One player initially thought the main story lost all its voice acting ('everything is mute this time'), then realized they had their sound off — but quickly course-corrected: 'Doesn't matter though, the plot didn't change.' At that point, who cares about voice lines when the writing itself is the real disaster?

A player detailed the opening experience in brutal fashion: your very first-person view is waking up on a freezing metal slab after passing out drunk at a party. Lightning (a T-Doll character) is standing right there — doesn't escort you back, doesn't even throw a blanket over you. 'The only other time I've seen someone treated like this is janitors,' they wrote. The emotional coldness hits you before the story even gets going.

But what really broke players was the core premise: after years of hardship, the T-Dolls finally broke free and built their own peaceful lives — some even 'settled down and started families.' Then the Commander rolls up to hunt them down and drag them back. The comment section erupted: 'I'm literally shaking with rage — they went from heaven straight back to hell.' Another: 'So the Commander is literally a cyber slave owner now.' And the kicker: 'No wonder this game has no affection system — what slave has positive feelings for their master?'

Players started memeing hard. One compared the Commander to a Blade Runner replicant hunter: 'So the Commander is actually a Blade Runner — suddenly everything makes sense.' Another wrote a full comedy bit: 'The protagonist is a clown AND doesn't talk... Commander, is your name Wes?!' — Wes being the mime-clown from Don't Starve. 'Don't Starve collab confirmed, calling it now.'

The most damning contradiction came from Yu Zhong himself. Players dug up a sponsored STN skit where the producer explicitly said the Commander 'left on their own for certain reasons,' and the trade-off was that Griffin's humans and T-Dolls would be spared from persecution. But the actual in-game plot shows 'companions either said goodbye voluntarily or were forced to leave' — two completely different stories.

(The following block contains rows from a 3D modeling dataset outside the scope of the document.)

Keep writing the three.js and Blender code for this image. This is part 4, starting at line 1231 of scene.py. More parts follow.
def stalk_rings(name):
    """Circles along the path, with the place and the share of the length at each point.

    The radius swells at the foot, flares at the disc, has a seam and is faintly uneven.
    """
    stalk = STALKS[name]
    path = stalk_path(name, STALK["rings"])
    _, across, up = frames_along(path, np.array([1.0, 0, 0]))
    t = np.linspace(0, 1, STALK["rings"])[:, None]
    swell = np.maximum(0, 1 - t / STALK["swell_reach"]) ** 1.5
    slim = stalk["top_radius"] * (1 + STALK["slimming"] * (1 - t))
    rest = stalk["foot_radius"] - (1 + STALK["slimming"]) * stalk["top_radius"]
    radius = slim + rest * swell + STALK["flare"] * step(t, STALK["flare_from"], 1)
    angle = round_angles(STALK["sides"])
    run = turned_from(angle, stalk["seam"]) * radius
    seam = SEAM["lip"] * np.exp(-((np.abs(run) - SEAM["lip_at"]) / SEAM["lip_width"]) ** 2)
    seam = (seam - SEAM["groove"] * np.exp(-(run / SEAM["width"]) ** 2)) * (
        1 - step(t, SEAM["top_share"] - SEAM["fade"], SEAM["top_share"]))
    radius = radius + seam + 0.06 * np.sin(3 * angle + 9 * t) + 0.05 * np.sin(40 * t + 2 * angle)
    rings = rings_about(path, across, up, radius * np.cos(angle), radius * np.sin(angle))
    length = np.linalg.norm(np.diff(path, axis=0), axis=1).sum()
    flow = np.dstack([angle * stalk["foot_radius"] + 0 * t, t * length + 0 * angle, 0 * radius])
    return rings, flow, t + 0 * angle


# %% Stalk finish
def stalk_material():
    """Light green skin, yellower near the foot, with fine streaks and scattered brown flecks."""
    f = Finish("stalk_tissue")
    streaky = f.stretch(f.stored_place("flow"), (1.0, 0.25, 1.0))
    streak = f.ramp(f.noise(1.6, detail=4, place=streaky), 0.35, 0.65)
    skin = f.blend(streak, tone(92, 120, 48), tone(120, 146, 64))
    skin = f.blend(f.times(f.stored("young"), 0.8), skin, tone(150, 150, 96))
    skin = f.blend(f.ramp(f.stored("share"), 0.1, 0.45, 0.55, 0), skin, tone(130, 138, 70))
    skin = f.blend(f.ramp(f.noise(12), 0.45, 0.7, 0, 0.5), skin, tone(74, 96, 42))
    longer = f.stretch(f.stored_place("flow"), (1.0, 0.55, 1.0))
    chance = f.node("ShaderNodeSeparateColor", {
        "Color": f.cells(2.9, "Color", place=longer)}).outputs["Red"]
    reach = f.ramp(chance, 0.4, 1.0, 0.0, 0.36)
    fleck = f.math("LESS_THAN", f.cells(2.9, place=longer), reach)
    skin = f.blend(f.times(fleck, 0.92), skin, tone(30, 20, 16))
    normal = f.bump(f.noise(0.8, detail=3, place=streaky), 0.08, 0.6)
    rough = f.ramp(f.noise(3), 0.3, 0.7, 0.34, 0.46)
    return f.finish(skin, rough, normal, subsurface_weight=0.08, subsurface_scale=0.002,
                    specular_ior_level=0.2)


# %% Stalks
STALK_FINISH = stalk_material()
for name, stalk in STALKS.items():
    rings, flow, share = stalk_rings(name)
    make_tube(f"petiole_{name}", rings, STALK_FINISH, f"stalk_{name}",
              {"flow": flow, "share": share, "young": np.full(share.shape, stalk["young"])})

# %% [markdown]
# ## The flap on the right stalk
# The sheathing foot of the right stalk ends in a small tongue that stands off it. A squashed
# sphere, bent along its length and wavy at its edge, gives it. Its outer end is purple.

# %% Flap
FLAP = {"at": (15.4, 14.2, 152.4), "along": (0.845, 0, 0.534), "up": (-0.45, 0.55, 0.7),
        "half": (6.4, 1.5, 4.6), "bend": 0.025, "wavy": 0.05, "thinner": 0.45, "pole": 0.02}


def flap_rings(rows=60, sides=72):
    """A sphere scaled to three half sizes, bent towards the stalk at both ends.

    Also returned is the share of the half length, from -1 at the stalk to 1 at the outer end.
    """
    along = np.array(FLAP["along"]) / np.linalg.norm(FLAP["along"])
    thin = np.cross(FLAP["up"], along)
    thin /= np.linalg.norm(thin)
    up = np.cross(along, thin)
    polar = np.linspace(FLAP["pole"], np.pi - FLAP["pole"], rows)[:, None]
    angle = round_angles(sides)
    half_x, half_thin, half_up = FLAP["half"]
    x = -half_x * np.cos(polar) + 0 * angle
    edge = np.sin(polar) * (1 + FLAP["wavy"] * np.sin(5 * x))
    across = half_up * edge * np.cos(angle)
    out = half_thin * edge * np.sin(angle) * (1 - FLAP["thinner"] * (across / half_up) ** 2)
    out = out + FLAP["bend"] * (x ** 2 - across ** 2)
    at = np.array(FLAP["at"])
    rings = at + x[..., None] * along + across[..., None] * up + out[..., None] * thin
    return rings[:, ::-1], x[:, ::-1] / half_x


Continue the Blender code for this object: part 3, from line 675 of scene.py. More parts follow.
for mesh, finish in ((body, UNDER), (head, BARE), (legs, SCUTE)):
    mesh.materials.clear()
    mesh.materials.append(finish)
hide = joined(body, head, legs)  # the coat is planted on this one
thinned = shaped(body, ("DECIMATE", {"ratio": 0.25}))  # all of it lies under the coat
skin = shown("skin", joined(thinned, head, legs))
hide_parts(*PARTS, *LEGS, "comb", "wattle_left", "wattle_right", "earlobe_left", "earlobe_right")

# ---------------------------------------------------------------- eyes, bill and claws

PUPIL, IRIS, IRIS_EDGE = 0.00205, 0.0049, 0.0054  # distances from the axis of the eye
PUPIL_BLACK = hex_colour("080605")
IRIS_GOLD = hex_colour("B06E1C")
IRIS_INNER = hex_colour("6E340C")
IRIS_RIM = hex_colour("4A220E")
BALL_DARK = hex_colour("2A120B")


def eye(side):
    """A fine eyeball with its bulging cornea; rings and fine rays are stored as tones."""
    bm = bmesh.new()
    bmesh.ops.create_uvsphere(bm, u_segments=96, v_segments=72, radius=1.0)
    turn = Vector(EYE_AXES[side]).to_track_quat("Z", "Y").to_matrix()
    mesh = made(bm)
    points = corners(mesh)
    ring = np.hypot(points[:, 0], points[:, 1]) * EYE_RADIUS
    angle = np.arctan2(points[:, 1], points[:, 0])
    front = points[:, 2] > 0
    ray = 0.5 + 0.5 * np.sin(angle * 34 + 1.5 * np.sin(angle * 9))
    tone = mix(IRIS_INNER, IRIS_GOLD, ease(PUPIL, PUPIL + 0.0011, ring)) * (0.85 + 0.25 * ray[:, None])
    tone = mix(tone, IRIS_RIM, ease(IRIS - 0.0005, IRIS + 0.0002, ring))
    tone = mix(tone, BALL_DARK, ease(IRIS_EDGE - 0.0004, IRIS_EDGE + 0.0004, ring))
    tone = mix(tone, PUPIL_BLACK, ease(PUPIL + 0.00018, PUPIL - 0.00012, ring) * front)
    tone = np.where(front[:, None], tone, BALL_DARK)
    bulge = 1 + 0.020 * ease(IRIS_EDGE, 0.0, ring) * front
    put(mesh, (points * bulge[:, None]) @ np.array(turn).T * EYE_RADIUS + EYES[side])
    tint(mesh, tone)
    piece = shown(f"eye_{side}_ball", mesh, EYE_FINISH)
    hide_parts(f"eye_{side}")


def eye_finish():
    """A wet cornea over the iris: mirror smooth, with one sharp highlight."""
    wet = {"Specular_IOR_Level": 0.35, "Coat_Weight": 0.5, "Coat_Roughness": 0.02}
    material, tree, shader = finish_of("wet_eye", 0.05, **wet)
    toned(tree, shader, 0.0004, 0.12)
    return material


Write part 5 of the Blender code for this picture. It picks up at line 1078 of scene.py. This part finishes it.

The community roasted this mercilessly: 'He can't even keep his own story straight — someone tell the Commander and Yu Zhong to get their alibis coordinated.' Another quipped: 'Just change a couple of famous quotes and call it a day, don't push your luck.'

Some players pointed out why the devs are stuck: the main story is fully voiced, so changing any text triggers a cascade of re-records. Evidence? The character logs already had voice lines nuked just to patch controversial text. The 'can't fix it? just delete it' approach only deepened player frustration.

But not everyone was salty — some were just here for the popcorn: 'Based, I love how stubborn Yu Zhong is. This guy keeps my drama-entertainment pipeline fully stocked.' Others had already moved on: 'Whatever, Commanders are free now — we've all found employment in other worlds.'

One player even posted a screenshot of the GFL2 user agreement, warning others: 'You dare leak game content? Aren't you scared of Yu Zhong's lawyers? It's right there in the EULA!' The agreement apparently restricts players from sharing in-game content. Bad writing you can't criticize, and if you do share it you might get a cease-and-desist — the 'cyber slave owner' aesthetic truly extends from in-game lore to real-life corporate policy.